The fonds provides general information on political, economic, cultural, public, and private life in the Republic for the period from the beginning of the 14th to the beginning of the 19th century. According to the division of administrative affairs, notaries recorded private-law contracts, such as debit notes, dowry contracts, purchase contracts, powers of attorney, wills, agrarian contracts. However, the fonds also contains documents of a public-legal character for which the Chancellery was in charge.

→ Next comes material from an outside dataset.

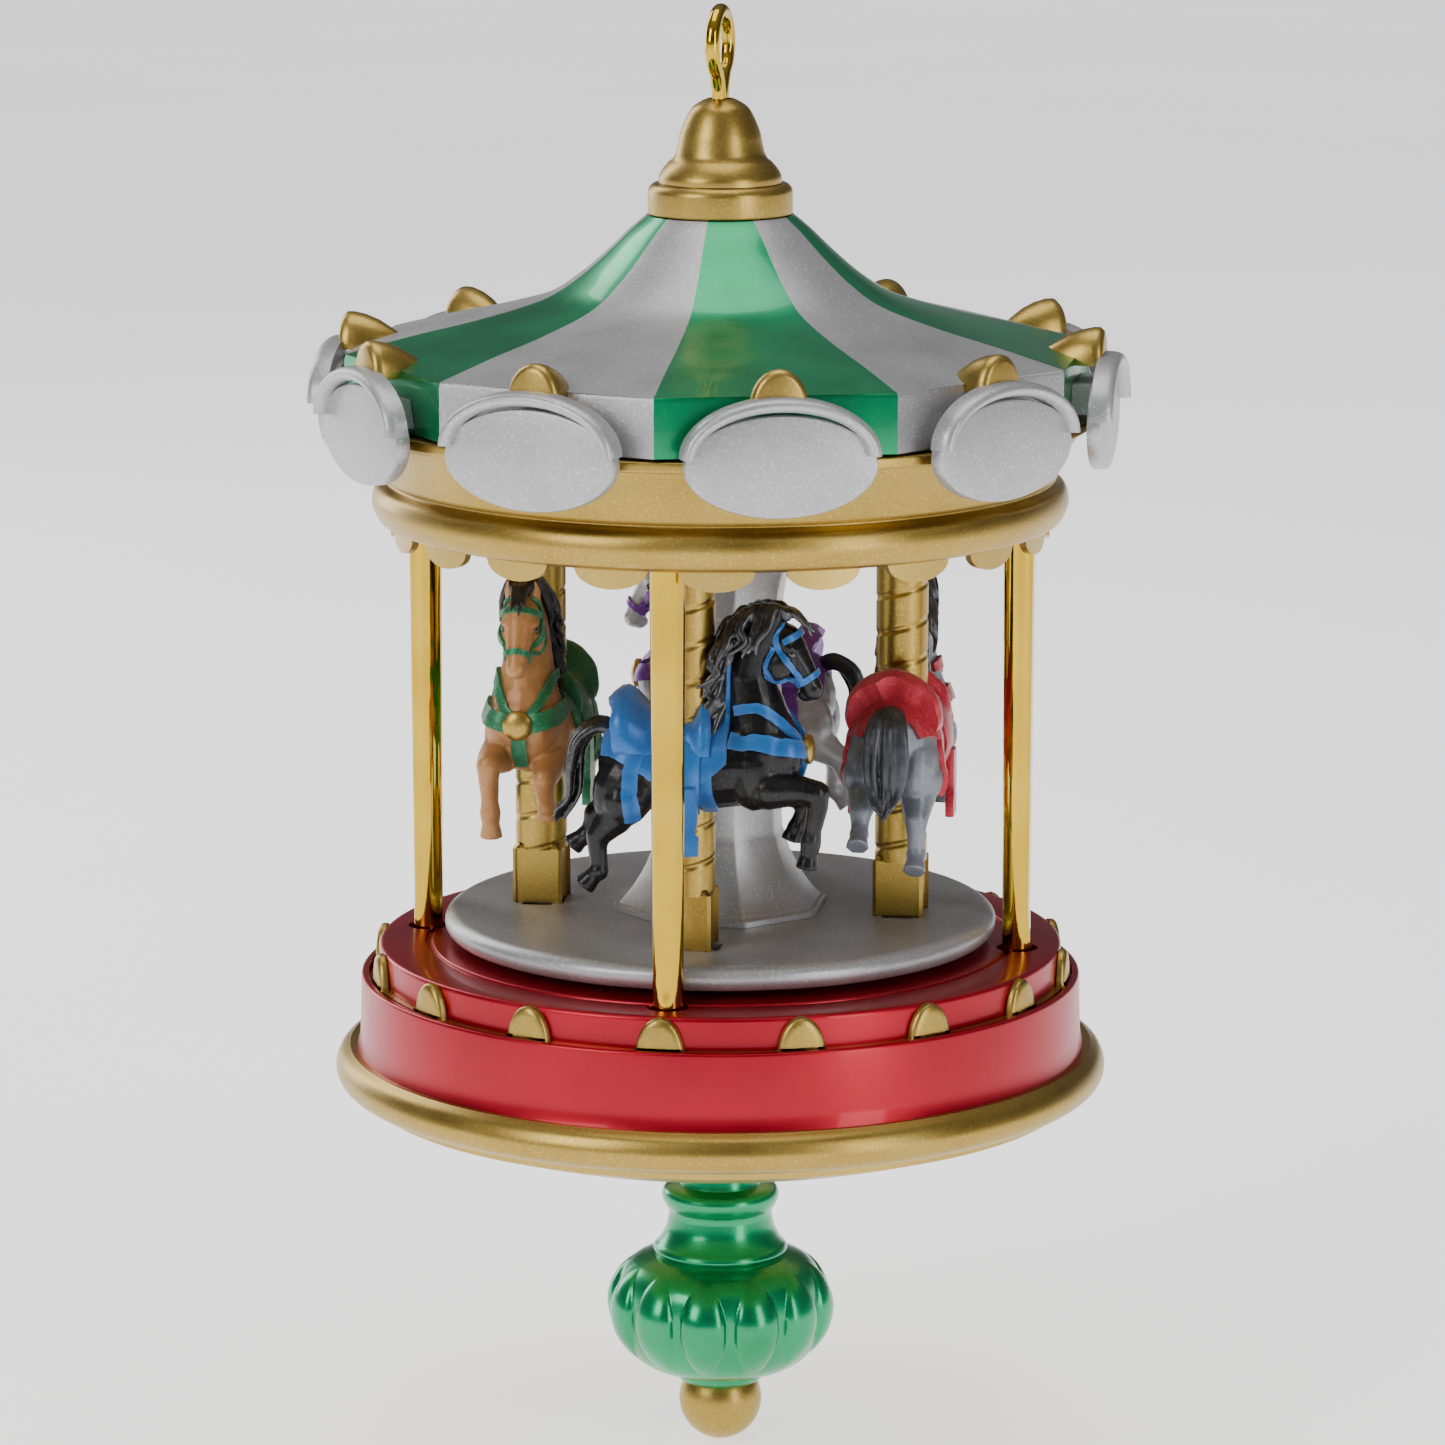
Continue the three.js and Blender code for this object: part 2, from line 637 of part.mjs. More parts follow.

The fonds is very important for the research of the history of the Jewish people. It provides data on business and private connections of Jews in Europe, mostly southeast, then North Africa and the Middle East, in the period from the 15th to the beginning of the 19th century. The earliest references are from the beginning of the 15th century. For example, in 1405, Simon, a coral merchant, son of Isaac of Marseille, was referenced as one of the first, perhaps even the first Jew to live in Dubrovnik for several years (vol. 11, f. 116). Among the most important documents in the fonds, four contracts can be found in which Gracia Mendes terminated business relations with her Italian partners. In 1552, Mendes had these contracts registered with the Dubrovnik Public Notary Office. These are the only documents that can serve as a proof that she stopped in Dubrovnik on her way to Istanbul (vol. 112, ff. 90-91v, 93v-94v). Until her death, her representative in Dubrovnik was Isac Ergas, so he himself, as well as some members of his family, were referenced several times in the books of this fonds. The data on other well-known figures of that time such as Daniel Rodrigues, Solomon Ascenasi, Solomon Oef (Ohev), Aaron Coen, David Pass (Passo), Abraham and Jacob Coen de Hererra. Many members of large Dubrovnik Jewish families of Ambonetti, Campos, Fermo, Levi Mandolfo, Luzzena, Maestro, Pardo, Russo, Terni, Tolentino, Valenzin, Vitali are also frequently referenced. In addition, there are many references to Jews who either stayed in Dubrovnik for a very short time, or who only passed through it. Some of them never actually came to Dubrovnik but did business through Dubrovnik with the help of their intermediaries. Overall, the fonds preserves sales contracts, powers of attorney, debt contracts, maritime insurance contracts, receipts and disbursements, waivers of inheritance rights, exercise of rights acquired by will, settlement of trade and other disputes in which Jews also appear as both: parties to the dispute and as arbitrators. Only one will is registered in the fonds, and it was composed by the Benevenisti Nasci, who was sentenced to death in 1571 for the murder of Menachem Maraz (vol. 118 ff. 114-115). Italian translations of two ketubahs made in Dubrovnik in 1763 and 1769 were also registered in notarial books 25 years later (vol. 146, ff. 28-29, 81v-83v).

Public Notary of the Dubrovnik Republic

Debita Notariae (Debts registered with the Public Notary)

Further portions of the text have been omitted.